How Do Herbicides Affect Plants?
- Before herbicides were invented, farmers relied on natural techniques to control weeds. Farmers would use tillage to control the soil pH levels to ward off weeds. The first herbicides, commonly known as 2,4-D, were used in the late 1940s. The herbicide was easy and inexpensive to make and did an effective job of killing weeds but not crops. In the 1950s another form of herbicide, atrazine, was invented that has caused a great deal of environmental concerns because of its inability to naturally break down in the soil. The herbicide is known to have cause great groundwater contamination. Today, herbicides naturally decompose better than they did in the 1950s, so they do not have the same type of environmental impacts, but nonetheless, they still have environmental impacts.
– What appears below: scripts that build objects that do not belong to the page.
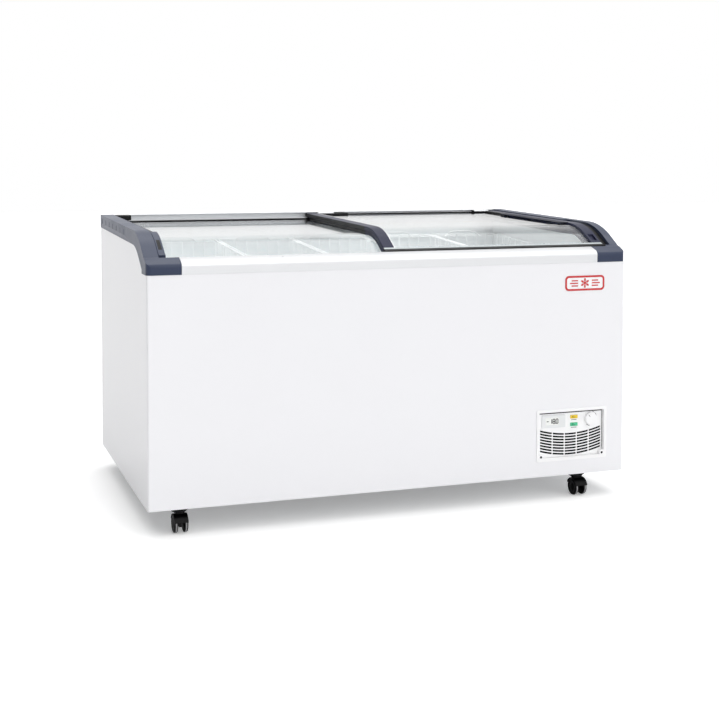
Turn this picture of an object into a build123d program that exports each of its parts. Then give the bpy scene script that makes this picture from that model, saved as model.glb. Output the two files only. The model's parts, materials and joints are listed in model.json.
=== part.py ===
"""Sliding-lid display freezer on casters: every separate piece of the cabinet, lids, baskets and cold system.

Millimetres, +Z up. The origin is at the floor, under the middle of the cabinet. -Y is the front, where the
customer stands, and +X is the customer's right. Heights are above the floor.
"""

from build123d import *
import math
import os

os.makedirs("parts", exist_ok=True)

# ---------------------------------------------------------------- driving dimensions
WIDTH = 1500.0
DEPTH = 820.0
CASTER_HEIGHT = 72.0
HALF_W = WIDTH / 2
FRONT = -DEPTH / 2
BACK = DEPTH / 2

SHEET = 1.2  # steel skin
SKIN_X = HALF_W - 1.0  # outer face of the side skins, just inside the end caps
SKIN_FRONT = FRONT + 2.0  # outer face of the front skin, just behind the rail
SKIN_BACK = BACK - 1.2
SKIN_BEND = 6.0  # corner radius of the folded skin
INNER_X, INNER_FRONT, INNER_BACK = SKIN_X - SHEET, SKIN_FRONT + SHEET, SKIN_BACK - SHEET
BOTTOM = CASTER_HEIGHT
PANEL_TOP = 724.0  # where the front skin meets the rail

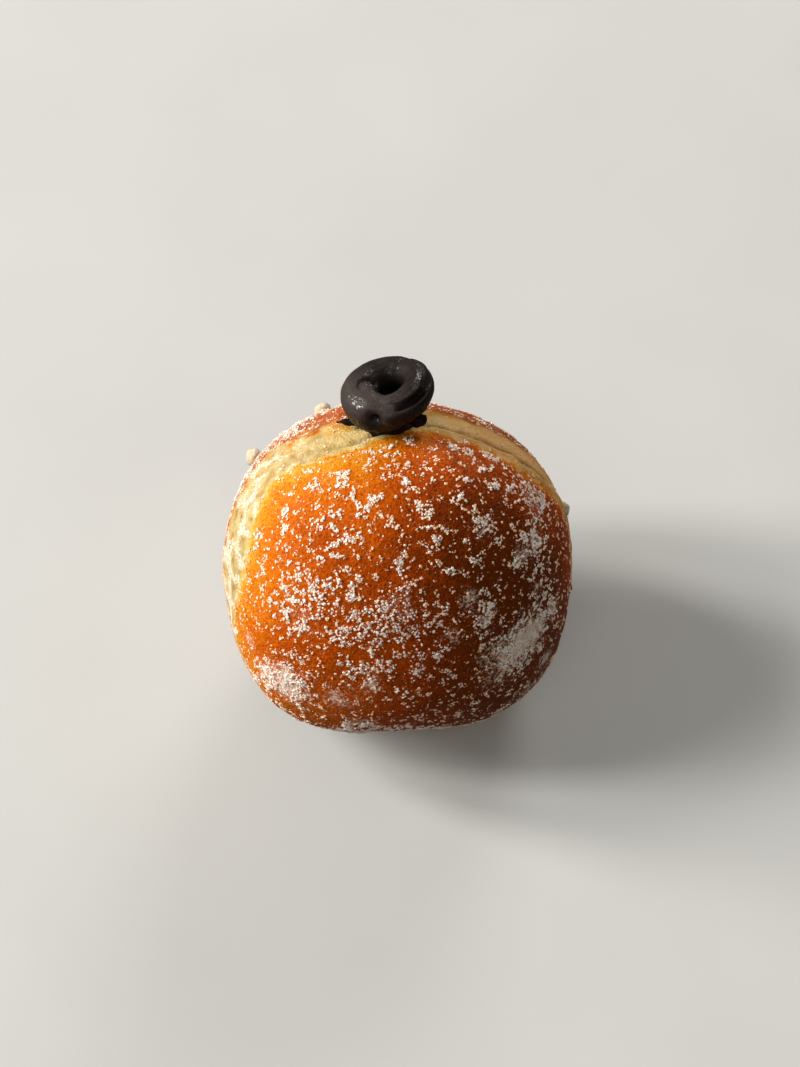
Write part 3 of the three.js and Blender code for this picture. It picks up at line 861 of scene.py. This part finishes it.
cover = on_front * 0.12 + on_back * (0.11 + 0.20 * left) + on_band * 0.03
cover *= 1 + 0.8 * patchy
clusters = patches_cover(places, [(*cluster, CLUSTER_SHARE) for cluster in BIG_CLUSTERS])
clusters = np.maximum(clusters, patches_cover(places, SUGARY_PARTS) * (1 + 0.5 * patchy))
cover = np.maximum(cover, clusters * (1 - 0.6 * on_band))
frosted = patches_cover(places, DUST_PATCHES) * (1 + 0.5 * smooth_noise(places, 2.5 * MM, 18))
dust_cover = 0.03 + 0.05 * low * on_front + on_back * (0.12 + 0.30 * left)
dust_cover = dust_cover * (1 + patchy) + on_band * (0.04 + 0.58 * soft_step(left, 0.50, 0.92) * streaky)
dust_cover = np.maximum(dust_cover, frosted)
add_attribute(bun.data, "dust", dust_cover[:len(bun.data.vertices)])

# Lace: thin chains and small clumps of crystals, as a rank from 0 to 1
lace = 0.60 * ridged_noise(places, 1.4 * MM, 12) + 0.60 * smooth_noise(places, 1.8 * MM, 13)
lace = evenly_ranked(lace + 0.38 * smooth_noise(places, 0.7 * MM, 14))
fine_lace = evenly_ranked(smooth_noise(places, 1.0 * MM, 15) + 0.8 * smooth_noise(places, 0.45 * MM, 16))
may_land = places[:, 2] > CLEAR_OF_FLOOR
near_curl = np.linalg.norm(places - np.array(curl_frame.translation), axis=1) < CURL_REACH
for index in np.flatnonzero(near_curl):
    hit, normal, _, distance = curl_surface.find_nearest(Vector(places[index]))
    may_land[index] = distance > CLEAR_OF_CURL and (Vector(places[index]) - hit).dot(normal) > 0

GRAIN_FLATNESS = 0.55
GRAIN_SIZES = [0.65, 0.85, 1.0, 1.2, 1.45]
GRAIN_SIZE_SHARES = [0.24, 0.25, 0.26, 0.17, 0.08]
deep = lace - (1 - cover)


def settle(where, size, layer=0.0):
    """Places, sizes, whiteness and upward directions of the grains at the chosen places."""
    sizes = size * random.choice(GRAIN_SIZES, np.count_nonzero(where), p=GRAIN_SIZE_SHARES)
    aside = random.uniform(-0.16, 0.16, (len(sizes), 3)) * MM
    white = 0.6 * soft_step(deep[where], -0.05, 0.20) + 0.4 * random.random(len(sizes))
    middles = places[where] + aside + outwards[where] * (sizes[:, None] * 0.15 + layer)
    return middles, sizes, white, outwards[where]


def drawn(share):
    """A random draw of the landing places, each with its share as its chance."""
    return may_land & (random.random(len(places)) < share)


in_lace = deep > 0
in_front = place_across > FRONT_STARTS
crystal_draw = in_lace & drawn(0.62) | drawn(0.003 * (on_front + on_back))
second_layer = in_lace & (deep > 0.16) & drawn(0.22)
fragment_draw = (deep > -0.02) & drawn(0.80) | drawn(0.012 * (on_front + on_back))
top_fragments = in_lace & (deep > 0.12) & drawn(0.45)
dust_draw = (fine_lace > 1 - dust_cover) & drawn(0.80)


def crystals(name, kinds, whole, most, material):
    """One mesh of many grains: boxes or broken corners, uneven, turned at random, lying flat."""
    template = bmesh.new()
    if whole:
        bmesh.ops.create_cube(template, size=1)
    else:
        bmesh.ops.create_cone(template, cap_ends=True, segments=3, radius1=0.62, radius2=0, depth=0.85)
    bmesh.ops.triangulate(template, faces=template.faces[:])
    template.verts.index_update()
    corners = np.array([vertex.co[:] for vertex in template.verts])
    triangles = np.array([[vertex.index for vertex in piece.verts] for piece in template.faces])
    template.free()
    middles, sizes, white, upwards = [np.concatenate(values) for values in zip(*kinds)]
    if len(middles) > most:
        kept = random.choice(len(middles), most, replace=False)
        middles, sizes, white, upwards = middles[kept], sizes[kept], white[kept], upwards[kept]
    count = len(middles)
    shapes = corners[None] * random.uniform(0.62, 1.0, (count, 1, 3)) * sizes[:, None, None]
    shapes *= random.uniform(0.8, 1.12, (count, len(corners), 1))
    turns = random.normal(size=(count, 4))
    turns /= np.linalg.norm(turns, axis=1, keepdims=True)
    matrices = np.array([Quaternion(turn).to_matrix() for turn in turns])
    shapes = np.einsum("nij,nkj->nki", matrices, shapes)
    above = np.einsum("nki,ni->nk", shapes, upwards)
    shapes -= GRAIN_FLATNESS * above[:, :, None] * upwards[:, None]
    shapes += middles[:, None]
    faces = triangles[None] + (np.arange(count) * len(corners))[:, None, None]
    mesh = bpy.data.meshes.new(name)
    mesh.from_pydata(shapes.reshape(-1, 3), [], faces.reshape(-1, 3))
    mesh.update()
    add_attribute(mesh, "white", np.repeat(white, len(corners)))
    made = bpy.data.objects.new(name, mesh)
    bpy.context.collection.objects.link(made)
    made.data.materials.append(material)
    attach(made, "root")
    return made


# Sugar: nearly white, with the warm tint that shows through the small and single grains
sugar, tree, surface = new_material("sugar_crystals")
sugar_colour = colour_ramp(tree, mesh_value(tree, "white"), [
    (0.0, (0.93, 0.42, 0.16)), (0.30, (1.0, 0.64, 0.38)), (0.65, (1.0, 0.84, 0.68)),
    (1.0, (1.0, 0.96, 0.91))])
tree.links.new(sugar_colour, surface.inputs["Base Color"])
surface.inputs["Roughness"].default_value = 0.25
surface.inputs["IOR"].default_value = 1.5
for name, part in (("sugar_front", in_front), ("sugar_back", ~in_front)):
    layers = [settle(crystal_draw & part, GRAIN), settle(second_layer & part, GRAIN, SECOND_LAYER)]
    crystals(name, layers, True, MOST_CRYSTALS, sugar)
layers = [settle(fragment_draw, FRAGMENT), settle(top_fragments, FRAGMENT, TOP_LAYER)]
crystals("sugar_fragments", layers, False, MOST_FRAGMENTS, sugar)
crystals("sugar_dust", [settle(dust_draw, DUST_GRAIN)], False, MOST_FRAGMENTS, sugar)


# Two crumbs of fried dough that stuck to the back crust, and a torn flake at the band's right
CRUMB_PLACES = [(137, -26), (108, -36)]
CRUMB_RADIUS = 2.2 * MM
CRUMB_LIFT = 1.2 * MM
FLAKE_PLACE = (16, 7)
FLAKE_WIDTH = 2.0 * MM
FLAKE_HEIGHT = 1.9 * MM

crumb_material, tree, surface = new_material("pale_crumb")
crumb_tone = cloudy(tree, 0.9 * MM, 4, seed=10)
crumb_colour = colour_ramp(tree, crumb_tone, [(0.3, (0.48, 0.39, 0.25)), (0.7, (0.64, 0.55, 0.38))])
tree.links.new(crumb_colour, surface.inputs["Base Color"])
tree.links.new(bump(tree, crumb_tone, 0.2 * MM), surface.inputs["Normal"])
surface.inputs["Roughness"].default_value = 0.8


def lumpy_ball(name, matrix, roughness, seed):
    shape = bmesh.new()
    bmesh.ops.create_icosphere(shape, subdivisions=4, radius=1)
    for vertex in shape.verts:
        swell = 1 + 0.14 * noise.noise(vertex.co * 1.6 + Vector((seed, 0, 0)))
        swell += roughness * noise.noise(vertex.co * 5 + Vector((0, seed, 0)))
        vertex.co *= swell
    bmesh.ops.transform(shape, matrix=matrix, verts=shape.verts[:])
    made = to_object(shape, name)
    made.data.materials.append(crumb_material)
    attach(made, "root")
    return made


for index, place in enumerate(CRUMB_PLACES):
    point, normal = on_crust(crust_place(*place))
    matrix = Matrix.Translation(point + normal * CRUMB_LIFT) @ Matrix.Diagonal((CRUMB_RADIUS,) * 3).to_4x4()
    lumpy_ball(f"crumb_{index + 1}", matrix, 0.08, 3.0 + index * 5)

point, normal = on_crust(crust_place(*FLAKE_PLACE))
stand = Vector((0, 0, 1)).rotation_difference(normal).to_matrix().to_4x4()
flake_size = Matrix.Diagonal((FLAKE_WIDTH, FLAKE_WIDTH * 0.5, FLAKE_HEIGHT, 1))
matrix = Matrix.Translation(point) @ stand @ flake_size
lumpy_ball("torn_flake", matrix, 0.15, 17.0)


# Floor: one plain pale sheet
FLOOR_SIZE = 4
shape = bmesh.new()
bmesh.ops.create_grid(shape, x_segments=2, y_segments=2, size=FLOOR_SIZE / 2)
floor = to_object(shape, "floor")
floor_paint, tree, surface = new_material("floor_paint")
floor_tone = cloudy(tree, 60 * MM, 2, seed=11)
floor_colour = colour_ramp(tree, floor_tone, [(0.3, (0.50, 0.50, 0.484)), (0.7, (0.52, 0.52, 0.503))])
tree.links.new(floor_colour, surface.inputs["Base Color"])
surface.inputs["Roughness"].default_value = 0.6
surface.inputs["Specular IOR Level"].default_value = 0.1
floor.data.materials.append(floor_paint)
floor.visible_diffuse = False
floor.visible_glossy = False


# Light: two tall soft panels side by side at the left, a weak one behind, a weaker wide one in
# front, and a faint even glow
LIGHT_DISTANCE = 3.0


def soft_panel(name, direction, width, height, power, colour):
    lamp = bpy.data.lights.new(name, "AREA")
    lamp.energy = power
    lamp.shape = "RECTANGLE"
    lamp.size = width
    lamp.size_y = height
    lamp.color = colour
    panel = bpy.data.objects.new(name, lamp)
    bpy.context.collection.objects.link(panel)
    towards = Vector(direction).normalized()
    panel.location = bun_middle + towards * LIGHT_DISTANCE
    panel.rotation_euler = towards.to_track_quat("Z", "Y").to_euler()


soft_panel("key_front", (-0.86, 0.02, 0.50), 0.5, 1.5, 84, (1.0, 0.975, 0.94))
soft_panel("key_back", (-0.80, 0.28, 0.50), 0.5, 1.5, 84, (1.0, 0.975, 0.94))
soft_panel("behind", (0.30, 0.85, 0.43), 1.2, 1.2, 42, (1.0, 0.98, 0.95))
soft_panel("front_fill", (-0.10, -0.62, 0.78), 2.0, 2.0, 17, (1.0, 0.97, 0.93))
world = bpy.data.worlds.new("glow")
bpy.context.scene.world = world
world.use_nodes = True
world.node_tree.nodes["Background"].inputs["Color"].default_value = (1.0, 0.97, 0.93, 1)
world.node_tree.nodes["Background"].inputs["Strength"].default_value = 0.13
bpy.context.scene.view_settings.view_transform = "Standard"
- Herbicides are categorized as selective or non-selective and contact or systemic. Selective herbicides will kill weeds but not the crops around them. Non-selective herbicides kill all the weeds and plants where the herbicides are sprayed. Contact herbicides are fast-acting herbicides that attack the plant tissue. Systemic herbicides are absorbed into the plant through the roots and them the herbicide transfers throughout the plant, causing the plant to die.
- Herbicides may help farmers increase crop production. They can help increase the productivity of crops because they reduce the need for manual labor. More weeds may mean fewer crops for farmers. More weeds may cause a decrease in plants and eventually an increase in price for that specific plant. Weeds also carry diseases and pests that can kill plants. Clubroot is a disease that kills cabbage and radish that is commonly carried by weeds. Weeds also compete for soil, sunlight, nutrients and water from productive crops.
- With the development and use of herbicides also comes some considerations of their effect on plants. Weeds have evolved and become more resistant to herbicides as they are used more often. If a farmer wants to eliminate weeds, he has to use stronger herbicides that can be more harmful to other plants and the environment. The understanding of the use of herbicides and their impacts is relatively new and the effects on plants and the environment is just starting to be understood. It takes time to see the effects herbicides have on the environment because the changes happen over a long period of time.
- More health concerns have come out as more research is done on the chemicals used in herbicides. Herbicides have changed throughout the years and researchers still do not know the all the effects of the newer herbicides. Herbicides use chemicals that are very toxic and lethal to humans. If they are used improperly, they can cause serious harm to humans. Herbicides can also cross-contaminate soil and water and can kill healthy plants. Herbicides can be harmful to wildlife and the environment.